::: MATERIAL PROVIDED
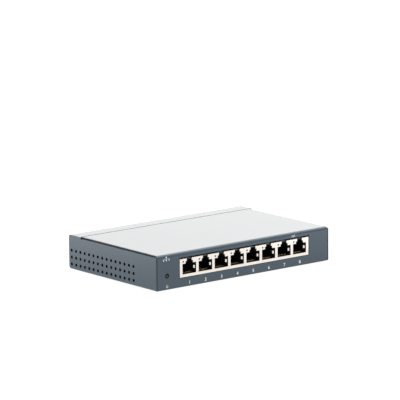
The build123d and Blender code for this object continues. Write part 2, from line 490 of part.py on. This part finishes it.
# ---- power conversion and small parts --------------------------------------------------------------------------
coils, cores = [], []
for x, y in ((-38.0, 16.0), (-38.0, 31.0)):
    c = box(x - 3.6, x + 3.6, y - 3.6, y + 3.6, PCB_Z1, PCB_Z1 + 3.4)
    c = chamfer(c.edges().filter_by(Axis.Z), 1.2)
    c -= cyl_z(x, y, PCB_Z1 + 2.6, PCB_Z1 + 4, 2.6)
    coils.append(c)
    cores.append(cyl_z(x, y, PCB_Z1 + 2.6, PCB_Z1 + 3.3, 1.7))
write("power_inductors", *coils)
write("inductor_cores", *cores)


def small_outline(x, y):
    """Eight-lead package as a body with its leads."""
    b = box(x - 2.0, x + 2.0, y - 2.5, y + 2.5, PCB_Z1 + 0.15, PCB_Z1 + 1.6)
    b = chamfer(b.edges().filter_by(Axis.Y).sort_by(Axis.Z)[-1], 0.35)
    for i in range(4):
        o = y + (i - 1.5) * 1.27
        for s in (-1, 1):
            a, c = sorted((x + s * 1.99, x + s * 3.0))
            e, f = sorted((x + s * 1.99, x + s * 2.3))
            b += box(a, c, o - 0.2, o + 0.2, PCB_Z1, PCB_Z1 + 0.2) + box(e, f, o - 0.2, o + 0.2, PCB_Z1, PCB_Z1 + 0.9)
    return b


write("buck_regulators", small_outline(-49.0, 16.0), small_outline(-49.0, 31.0))
write("settings_memory", small_outline(30.0, 26.0))
can = box(-5.6, 5.6, -2.3, 2.3, 0, 3.5)
can = fillet(can.edges().filter_by(Axis.Z), 2.2)
can = fillet(can.edges().sort_by(Axis.Z)[-1:], 0.4)
write("clock_crystal", Pos(33.0, 8.0, PCB_Z1) * Rot(0, 0, 90) * can)
drums, sleeves = [], []
for x, y, r, h in CAPS:
    d = cyl_z(x, y, PCB_Z1 + 0.1, PCB_Z1 + h, r)
    d = fillet(d.edges().filter_by(GeomType.CIRCLE).sort_by(Axis.Z)[-1], 0.5)
    for a in (0, 90):
        d -= Pos(x, y, PCB_Z1 + h) * Rot(0, 0, a) * Box(r * 1.1, 0.25, 0.4)
    for dx in (-1.25, 1.25):
        d += cyl_z(x + dx, y, PCB_Z0 - 0.9, PCB_Z1 + 0.2, 0.3)
    drums.append(d)
write("bulk_capacitors", *drums)
write("input_diode", box(-49.6, -45.0, 40.2, 43.8, PCB_Z1 + 0.1, PCB_Z1 + 2.3)
      + box(-50.4, -44.2, 41.1, 42.9, PCB_Z1, PCB_Z1 + 1.2))
write("input_fuse", box(-40.0, -35.5, 40.4, 43.6, PCB_Z1, PCB_Z1 + 1.1))
disc = Pos(66.0, -17.0, PCB_Z1 + 6.0) * Rot(90, 0, 0) * Cylinder(4.5, 3.2)
disc = fillet(disc.edges().filter_by(GeomType.CIRCLE), 1.0)
disc += box(62.9, 63.5, -17.3, -16.7, PCB_Z1, PCB_Z1 + 3.6) + box(68.5, 69.1, -17.3, -16.7, PCB_Z1, PCB_Z1 + 3.6)
write("chassis_capacitor", disc)
res, cer = [], []
for k, cx in enumerate(PORT_X):
    for i in range(4):
        res.append(box(cx - 4.2 + i * 2.6, cx - 3.4 + i * 2.6, -8.6, -7.0, PCB_Z1, PCB_Z1 + 0.45))
for i in range(10):
    a = 2 * math.pi * i / 10 + 0.2
    x, y = CHIP_X + 18.0 * math.cos(a), CHIP_Y + 16.5 * math.sin(a)
    cer.append(box(x - 0.8, x + 0.8, y - 0.4, y + 0.4, PCB_Z1, PCB_Z1 + 0.8))
for x, y in ((-32.0, 10.0), (-32.0, 38.0), (-44.0, 10.0), (-44.0, 25.0), (-55.0, 24.0), (27.0, 8.0), (39.0, 8.0), (30.0, 32.0)):
    cer.append(box(x - 0.8, x + 0.8, y - 0.4, y + 0.4, PCB_Z1, PCB_Z1 + 0.8))
write("chip_resistors", *res)
write("chip_capacitors", *cer)
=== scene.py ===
import json
import math

import bmesh
import bpy
from mathutils import Matrix, Vector


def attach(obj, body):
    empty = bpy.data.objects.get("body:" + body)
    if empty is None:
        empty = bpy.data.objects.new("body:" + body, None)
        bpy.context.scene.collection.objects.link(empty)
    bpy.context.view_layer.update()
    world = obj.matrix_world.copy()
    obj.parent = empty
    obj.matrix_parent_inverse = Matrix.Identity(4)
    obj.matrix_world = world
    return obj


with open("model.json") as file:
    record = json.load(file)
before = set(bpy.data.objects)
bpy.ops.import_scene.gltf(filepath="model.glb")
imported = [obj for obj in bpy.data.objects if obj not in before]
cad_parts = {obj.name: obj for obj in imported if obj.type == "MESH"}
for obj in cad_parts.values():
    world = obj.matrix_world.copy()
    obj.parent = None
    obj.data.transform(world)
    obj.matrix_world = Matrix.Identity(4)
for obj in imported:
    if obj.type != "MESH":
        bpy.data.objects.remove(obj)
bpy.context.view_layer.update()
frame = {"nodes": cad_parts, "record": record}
N = frame["nodes"]
scene = bpy.context.scene
LIFT = 0.0012          # the case stands this far above the floor, on its feet
FRONT_Y = -0.0505
ROW_X, PITCH = 0.001, 0.01443
PORT_X = [ROW_X + (k - 3.5) * PITCH for k in range(8)]

# ---------------------------------------------------------------- materials


def new_mat(name):
    m = bpy.data.materials.new(name)
    m.use_nodes = True
    nt = m.node_tree
    bsdf = nt.nodes["Principled BSDF"]
    return m, nt, bsdf


def put(bsdf, **vals):
    names = {
        "metallic": "Metallic", "rough": "Roughness", "ior": "IOR", "spec": "Specular IOR Level",
        "coat": "Coat Weight", "coat_rough": "Coat Roughness", "trans": "Transmission Weight",
        "aniso": "Anisotropic", "sheen": "Sheen Weight", "sheen_rough": "Sheen Roughness", "subs": "Subsurface Weight",
    }
    for k, v in vals.items():
        bsdf.inputs[names[k]].default_value = v


def coords(nt, scale=1.0):
    tc = nt.nodes.new("ShaderNodeTexCoord")
    mp = nt.nodes.new("ShaderNodeMapping")
    if not isinstance(scale, (tuple, list)):
        scale = (scale, scale, scale)
    mp.inputs["Scale"].default_value = scale
    nt.links.new(tc.outputs["Object"], mp.inputs["Vector"])
    return mp.outputs["Vector"]


def noise(nt, vec, scale, detail=3.0, rough=0.5):
    n = nt.nodes.new("ShaderNodeTexNoise")
    n.inputs["Scale"].default_value = scale
    n.inputs["Detail"].default_value = detail
    n.inputs["Roughness"].default_value = rough
    nt.links.new(vec, n.inputs["Vector"])
    return n


def ramp(nt, fac, stops):
    r = nt.nodes.new("ShaderNodeValToRGB")
    els = r.color_ramp.elements
    while len(els) < len(stops):
        els.new(0.5)
    for e, (p, c) in zip(els, stops):
        e.position = p
        e.color = (*c, 1.0)
    nt.links.new(fac, r.inputs["Fac"])
    return r


def spread(nt, fac, lo, hi):
    m = nt.nodes.new("ShaderNodeMapRange")
    m.inputs["From Min"].default_value = 0.25
    m.inputs["From Max"].default_value = 0.75
    m.inputs["To Min"].default_value = lo
    m.inputs["To Max"].default_value = hi
    nt.links.new(fac, m.inputs["Value"])
    return m.outputs["Result"]


def bump(nt, bsdf, height, strength, distance):
    b = nt.nodes.new("ShaderNodeBump")
    b.inputs["Strength"].default_value = strength
    b.inputs["Distance"].default_value = distance
    nt.links.new(height, b.inputs["Height"])
    nt.links.new(b.outputs["Normal"], bsdf.inputs["Normal"])
    return b


def shade(c, k):
    return tuple(min(1.0, v * k) for v in c)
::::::
Starting with the line that contains "x, y = CHIP_X", repeat each line exactly, and stop once the line that contains "obj.parent = empty" has been repeated.

• _EXERCISE ANSWER_
    x, y = CHIP_X + 18.0 * math.cos(a), CHIP_Y + 16.5 * math.sin(a)
    cer.append(box(x - 0.8, x + 0.8, y - 0.4, y + 0.4, PCB_Z1, PCB_Z1 + 0.8))
for x, y in ((-32.0, 10.0), (-32.0, 38.0), (-44.0, 10.0), (-44.0, 25.0), (-55.0, 24.0), (27.0, 8.0), (39.0, 8.0), (30.0, 32.0)):
    cer.append(box(x - 0.8, x + 0.8, y - 0.4, y + 0.4, PCB_Z1, PCB_Z1 + 0.8))
write("chip_resistors", *res)
write("chip_capacitors", *cer)
=== scene.py ===
import json
import math

import bmesh
import bpy
from mathutils import Matrix, Vector


def attach(obj, body):
    empty = bpy.data.objects.get("body:" + body)
    if empty is None:
        empty = bpy.data.objects.new("body:" + body, None)
        bpy.context.scene.collection.objects.link(empty)
    bpy.context.view_layer.update()
    world = obj.matrix_world.copy()
    obj.parent = empty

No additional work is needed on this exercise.